### CHALLENGE:
Retype everything from the line that contains "games_board();" down to the line that contains "return Matrix.Translation((x, y, z))", inclusive, without altering or adding anything.

### DATASET EXCERPT:
──────────────────────────────

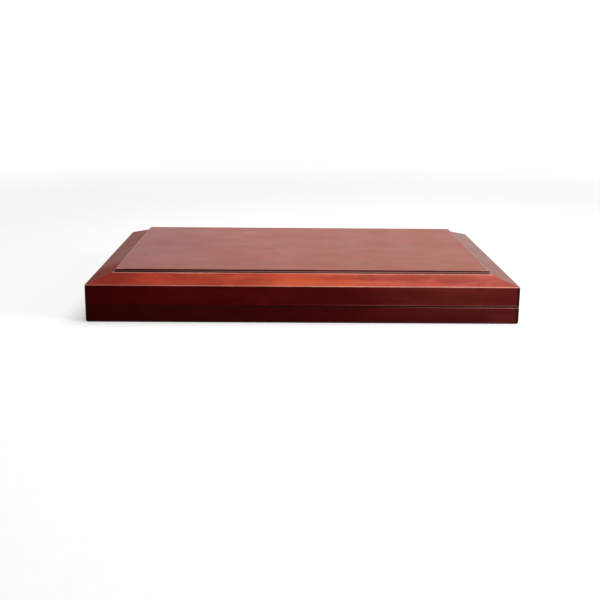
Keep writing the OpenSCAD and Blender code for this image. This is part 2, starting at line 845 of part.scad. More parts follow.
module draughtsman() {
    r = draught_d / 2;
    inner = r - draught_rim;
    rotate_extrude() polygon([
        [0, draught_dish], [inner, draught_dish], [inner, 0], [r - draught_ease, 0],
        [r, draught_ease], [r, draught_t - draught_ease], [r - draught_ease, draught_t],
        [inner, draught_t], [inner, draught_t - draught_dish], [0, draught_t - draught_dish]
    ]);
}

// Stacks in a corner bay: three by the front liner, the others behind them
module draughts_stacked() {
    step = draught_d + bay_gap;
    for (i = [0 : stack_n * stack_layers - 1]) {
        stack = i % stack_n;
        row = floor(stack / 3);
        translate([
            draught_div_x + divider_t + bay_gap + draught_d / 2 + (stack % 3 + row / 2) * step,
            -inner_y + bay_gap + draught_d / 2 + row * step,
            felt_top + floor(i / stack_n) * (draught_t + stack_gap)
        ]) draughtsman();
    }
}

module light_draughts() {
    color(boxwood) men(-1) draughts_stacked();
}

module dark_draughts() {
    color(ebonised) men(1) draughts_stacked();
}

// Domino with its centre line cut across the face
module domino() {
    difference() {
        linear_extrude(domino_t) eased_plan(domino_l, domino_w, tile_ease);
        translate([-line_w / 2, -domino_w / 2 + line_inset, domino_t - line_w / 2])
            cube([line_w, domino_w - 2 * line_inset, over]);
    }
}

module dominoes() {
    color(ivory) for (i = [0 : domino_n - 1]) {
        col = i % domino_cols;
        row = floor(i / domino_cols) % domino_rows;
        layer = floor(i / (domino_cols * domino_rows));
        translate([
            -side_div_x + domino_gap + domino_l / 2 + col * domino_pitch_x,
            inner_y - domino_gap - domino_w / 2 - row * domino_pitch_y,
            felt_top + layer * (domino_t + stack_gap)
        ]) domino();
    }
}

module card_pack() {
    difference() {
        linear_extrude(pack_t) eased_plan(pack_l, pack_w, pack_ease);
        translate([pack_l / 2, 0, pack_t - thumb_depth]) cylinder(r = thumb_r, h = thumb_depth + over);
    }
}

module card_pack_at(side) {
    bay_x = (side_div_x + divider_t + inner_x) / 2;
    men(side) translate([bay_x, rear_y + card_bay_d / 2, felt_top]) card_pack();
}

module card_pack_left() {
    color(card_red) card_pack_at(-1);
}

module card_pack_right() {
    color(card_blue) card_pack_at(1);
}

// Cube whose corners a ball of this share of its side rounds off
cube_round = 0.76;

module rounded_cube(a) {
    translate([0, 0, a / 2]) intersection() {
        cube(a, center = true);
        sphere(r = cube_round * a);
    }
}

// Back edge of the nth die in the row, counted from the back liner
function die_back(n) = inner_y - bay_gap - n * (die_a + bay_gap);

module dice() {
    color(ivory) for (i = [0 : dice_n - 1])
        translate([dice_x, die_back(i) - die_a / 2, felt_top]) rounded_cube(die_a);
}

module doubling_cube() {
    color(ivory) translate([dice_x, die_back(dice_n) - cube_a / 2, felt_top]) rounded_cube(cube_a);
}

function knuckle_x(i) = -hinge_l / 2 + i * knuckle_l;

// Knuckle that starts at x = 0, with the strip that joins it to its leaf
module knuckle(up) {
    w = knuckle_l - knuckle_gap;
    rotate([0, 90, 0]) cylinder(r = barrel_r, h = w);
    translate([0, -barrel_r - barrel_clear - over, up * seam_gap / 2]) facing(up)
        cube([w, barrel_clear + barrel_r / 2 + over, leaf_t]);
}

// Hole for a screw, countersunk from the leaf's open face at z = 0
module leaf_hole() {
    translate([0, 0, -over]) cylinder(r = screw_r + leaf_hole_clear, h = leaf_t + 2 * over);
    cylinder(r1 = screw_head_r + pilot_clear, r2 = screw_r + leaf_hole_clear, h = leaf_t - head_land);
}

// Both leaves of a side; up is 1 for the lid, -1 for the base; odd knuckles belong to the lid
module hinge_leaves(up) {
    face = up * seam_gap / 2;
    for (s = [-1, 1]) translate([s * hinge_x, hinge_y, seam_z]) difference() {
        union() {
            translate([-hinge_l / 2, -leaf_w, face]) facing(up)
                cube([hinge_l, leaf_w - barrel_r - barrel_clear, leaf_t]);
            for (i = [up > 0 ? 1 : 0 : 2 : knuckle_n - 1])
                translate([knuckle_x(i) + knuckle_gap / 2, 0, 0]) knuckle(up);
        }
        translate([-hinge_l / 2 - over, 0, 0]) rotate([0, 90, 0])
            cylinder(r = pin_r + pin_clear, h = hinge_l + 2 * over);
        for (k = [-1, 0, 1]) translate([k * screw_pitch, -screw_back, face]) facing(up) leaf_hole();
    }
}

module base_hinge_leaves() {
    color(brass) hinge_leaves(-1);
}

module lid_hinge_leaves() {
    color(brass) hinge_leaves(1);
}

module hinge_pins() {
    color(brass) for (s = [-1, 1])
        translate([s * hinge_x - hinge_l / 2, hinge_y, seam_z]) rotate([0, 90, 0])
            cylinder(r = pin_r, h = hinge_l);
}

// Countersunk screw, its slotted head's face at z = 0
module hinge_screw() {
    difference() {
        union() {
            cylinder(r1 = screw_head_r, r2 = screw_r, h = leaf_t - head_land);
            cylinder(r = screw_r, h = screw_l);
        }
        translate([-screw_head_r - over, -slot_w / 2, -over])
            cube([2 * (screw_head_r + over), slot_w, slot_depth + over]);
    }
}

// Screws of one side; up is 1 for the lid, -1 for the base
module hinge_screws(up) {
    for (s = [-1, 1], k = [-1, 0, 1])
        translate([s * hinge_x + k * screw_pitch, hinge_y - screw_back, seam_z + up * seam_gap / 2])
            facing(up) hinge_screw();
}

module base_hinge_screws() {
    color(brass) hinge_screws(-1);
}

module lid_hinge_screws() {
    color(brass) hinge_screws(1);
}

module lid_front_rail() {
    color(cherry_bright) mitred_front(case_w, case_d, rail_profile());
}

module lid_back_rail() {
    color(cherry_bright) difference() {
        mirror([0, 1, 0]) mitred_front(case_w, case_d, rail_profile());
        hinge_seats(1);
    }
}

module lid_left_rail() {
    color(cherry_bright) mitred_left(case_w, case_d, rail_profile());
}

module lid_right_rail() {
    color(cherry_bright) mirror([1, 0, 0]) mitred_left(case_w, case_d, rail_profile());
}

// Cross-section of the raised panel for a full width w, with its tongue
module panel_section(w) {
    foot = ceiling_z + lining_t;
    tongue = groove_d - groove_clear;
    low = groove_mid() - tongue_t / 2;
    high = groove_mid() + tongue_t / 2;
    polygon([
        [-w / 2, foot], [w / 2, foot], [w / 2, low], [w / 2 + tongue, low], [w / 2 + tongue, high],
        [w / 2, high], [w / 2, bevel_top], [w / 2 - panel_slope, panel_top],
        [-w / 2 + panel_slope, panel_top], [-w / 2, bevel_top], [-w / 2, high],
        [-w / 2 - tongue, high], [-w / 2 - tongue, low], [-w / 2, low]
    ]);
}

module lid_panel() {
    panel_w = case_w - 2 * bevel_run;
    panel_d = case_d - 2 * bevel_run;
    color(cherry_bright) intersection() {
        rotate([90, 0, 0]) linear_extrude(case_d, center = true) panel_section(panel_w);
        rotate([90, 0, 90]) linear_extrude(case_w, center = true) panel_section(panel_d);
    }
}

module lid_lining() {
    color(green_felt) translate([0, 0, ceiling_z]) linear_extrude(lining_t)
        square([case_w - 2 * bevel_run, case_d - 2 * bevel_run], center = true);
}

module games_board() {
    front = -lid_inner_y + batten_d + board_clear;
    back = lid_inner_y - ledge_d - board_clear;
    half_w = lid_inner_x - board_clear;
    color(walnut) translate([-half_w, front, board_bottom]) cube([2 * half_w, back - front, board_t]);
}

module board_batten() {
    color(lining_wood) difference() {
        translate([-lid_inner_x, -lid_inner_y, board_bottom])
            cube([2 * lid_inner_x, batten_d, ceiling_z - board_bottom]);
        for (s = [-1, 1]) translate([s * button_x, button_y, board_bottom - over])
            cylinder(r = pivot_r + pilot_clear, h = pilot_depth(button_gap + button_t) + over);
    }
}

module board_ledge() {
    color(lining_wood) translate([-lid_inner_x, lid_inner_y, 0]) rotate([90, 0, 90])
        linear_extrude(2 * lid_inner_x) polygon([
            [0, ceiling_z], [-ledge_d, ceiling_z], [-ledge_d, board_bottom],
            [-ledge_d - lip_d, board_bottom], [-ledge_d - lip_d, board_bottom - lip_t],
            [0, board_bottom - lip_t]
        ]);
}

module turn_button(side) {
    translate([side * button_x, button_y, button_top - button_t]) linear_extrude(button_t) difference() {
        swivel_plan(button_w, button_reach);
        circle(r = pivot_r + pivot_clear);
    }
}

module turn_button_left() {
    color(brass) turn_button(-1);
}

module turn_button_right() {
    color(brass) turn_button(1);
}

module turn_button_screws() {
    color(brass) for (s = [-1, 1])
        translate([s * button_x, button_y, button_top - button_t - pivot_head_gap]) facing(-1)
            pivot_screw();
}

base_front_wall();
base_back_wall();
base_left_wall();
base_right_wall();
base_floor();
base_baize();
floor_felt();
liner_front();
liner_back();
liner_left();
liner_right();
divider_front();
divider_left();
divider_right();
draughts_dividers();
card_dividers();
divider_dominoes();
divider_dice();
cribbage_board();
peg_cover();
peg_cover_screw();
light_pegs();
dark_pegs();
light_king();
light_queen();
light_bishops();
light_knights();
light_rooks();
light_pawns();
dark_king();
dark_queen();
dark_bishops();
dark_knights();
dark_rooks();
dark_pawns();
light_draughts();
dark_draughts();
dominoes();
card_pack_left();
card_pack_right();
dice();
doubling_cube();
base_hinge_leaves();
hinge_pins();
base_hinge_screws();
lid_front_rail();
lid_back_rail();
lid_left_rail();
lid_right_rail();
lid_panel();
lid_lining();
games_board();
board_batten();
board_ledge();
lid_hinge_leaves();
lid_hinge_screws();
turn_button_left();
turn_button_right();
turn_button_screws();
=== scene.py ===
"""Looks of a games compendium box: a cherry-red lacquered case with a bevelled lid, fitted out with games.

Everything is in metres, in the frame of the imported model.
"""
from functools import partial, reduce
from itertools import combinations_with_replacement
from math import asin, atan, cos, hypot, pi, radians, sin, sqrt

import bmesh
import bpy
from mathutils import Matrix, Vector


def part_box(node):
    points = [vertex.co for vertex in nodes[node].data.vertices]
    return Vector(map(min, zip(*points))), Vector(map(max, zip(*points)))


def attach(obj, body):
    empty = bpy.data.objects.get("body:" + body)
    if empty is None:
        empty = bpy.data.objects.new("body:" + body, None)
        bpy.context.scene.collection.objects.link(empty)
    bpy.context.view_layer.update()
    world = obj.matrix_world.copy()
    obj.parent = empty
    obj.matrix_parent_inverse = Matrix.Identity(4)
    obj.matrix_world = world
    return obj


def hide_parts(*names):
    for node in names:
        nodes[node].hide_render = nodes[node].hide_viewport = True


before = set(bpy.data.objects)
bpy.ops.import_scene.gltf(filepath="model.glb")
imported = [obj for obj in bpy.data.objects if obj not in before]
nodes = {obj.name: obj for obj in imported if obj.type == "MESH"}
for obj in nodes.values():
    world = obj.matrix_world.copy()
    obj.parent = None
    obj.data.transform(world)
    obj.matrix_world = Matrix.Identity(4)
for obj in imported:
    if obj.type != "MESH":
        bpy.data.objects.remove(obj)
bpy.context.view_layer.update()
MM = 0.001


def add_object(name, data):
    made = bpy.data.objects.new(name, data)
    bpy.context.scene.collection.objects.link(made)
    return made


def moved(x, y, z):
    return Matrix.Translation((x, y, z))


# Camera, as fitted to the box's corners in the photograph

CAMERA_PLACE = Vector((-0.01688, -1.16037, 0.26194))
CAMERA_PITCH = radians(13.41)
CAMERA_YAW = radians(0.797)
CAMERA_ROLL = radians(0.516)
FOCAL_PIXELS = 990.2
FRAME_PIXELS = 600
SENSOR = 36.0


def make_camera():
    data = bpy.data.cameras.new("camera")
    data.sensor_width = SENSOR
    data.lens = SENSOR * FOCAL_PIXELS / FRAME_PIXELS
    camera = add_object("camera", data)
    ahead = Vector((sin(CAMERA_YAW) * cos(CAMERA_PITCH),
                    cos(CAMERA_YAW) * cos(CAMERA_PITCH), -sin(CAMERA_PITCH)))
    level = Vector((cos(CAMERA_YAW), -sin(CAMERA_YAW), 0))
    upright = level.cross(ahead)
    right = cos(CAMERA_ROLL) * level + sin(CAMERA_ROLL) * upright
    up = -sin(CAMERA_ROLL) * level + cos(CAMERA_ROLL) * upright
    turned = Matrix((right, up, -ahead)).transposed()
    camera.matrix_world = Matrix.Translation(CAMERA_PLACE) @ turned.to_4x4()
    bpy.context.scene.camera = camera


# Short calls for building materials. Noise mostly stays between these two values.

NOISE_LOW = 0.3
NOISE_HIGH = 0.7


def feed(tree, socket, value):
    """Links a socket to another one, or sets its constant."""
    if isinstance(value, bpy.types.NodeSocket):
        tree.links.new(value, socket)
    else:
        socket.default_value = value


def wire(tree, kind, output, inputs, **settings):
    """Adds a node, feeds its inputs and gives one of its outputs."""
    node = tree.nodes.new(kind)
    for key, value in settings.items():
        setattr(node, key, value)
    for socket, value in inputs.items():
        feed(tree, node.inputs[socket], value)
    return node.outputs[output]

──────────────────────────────

### EXPECTED OUTPUT:
games_board();
board_batten();
board_ledge();
lid_hinge_leaves();
lid_hinge_screws();
turn_button_left();
turn_button_right();
turn_button_screws();
=== scene.py ===
"""Looks of a games compendium box: a cherry-red lacquered case with a bevelled lid, fitted out with games.

Everything is in metres, in the frame of the imported model.
"""
from functools import partial, reduce
from itertools import combinations_with_replacement
from math import asin, atan, cos, hypot, pi, radians, sin, sqrt

import bmesh
import bpy
from mathutils import Matrix, Vector


def part_box(node):
    points = [vertex.co for vertex in nodes[node].data.vertices]
    return Vector(map(min, zip(*points))), Vector(map(max, zip(*points)))


def attach(obj, body):
    empty = bpy.data.objects.get("body:" + body)
    if empty is None:
        empty = bpy.data.objects.new("body:" + body, None)
        bpy.context.scene.collection.objects.link(empty)
    bpy.context.view_layer.update()
    world = obj.matrix_world.copy()
    obj.parent = empty
    obj.matrix_parent_inverse = Matrix.Identity(4)
    obj.matrix_world = world
    return obj


def hide_parts(*names):
    for node in names:
        nodes[node].hide_render = nodes[node].hide_viewport = True


before = set(bpy.data.objects)
bpy.ops.import_scene.gltf(filepath="model.glb")
imported = [obj for obj in bpy.data.objects if obj not in before]
nodes = {obj.name: obj for obj in imported if obj.type == "MESH"}
for obj in nodes.values():
    world = obj.matrix_world.copy()
    obj.parent = None
    obj.data.transform(world)
    obj.matrix_world = Matrix.Identity(4)
for obj in imported:
    if obj.type != "MESH":
        bpy.data.objects.remove(obj)
bpy.context.view_layer.update()
MM = 0.001


def add_object(name, data):
    made = bpy.data.objects.new(name, data)
    bpy.context.scene.collection.objects.link(made)
    return made


def moved(x, y, z):
    return Matrix.Translation((x, y, z))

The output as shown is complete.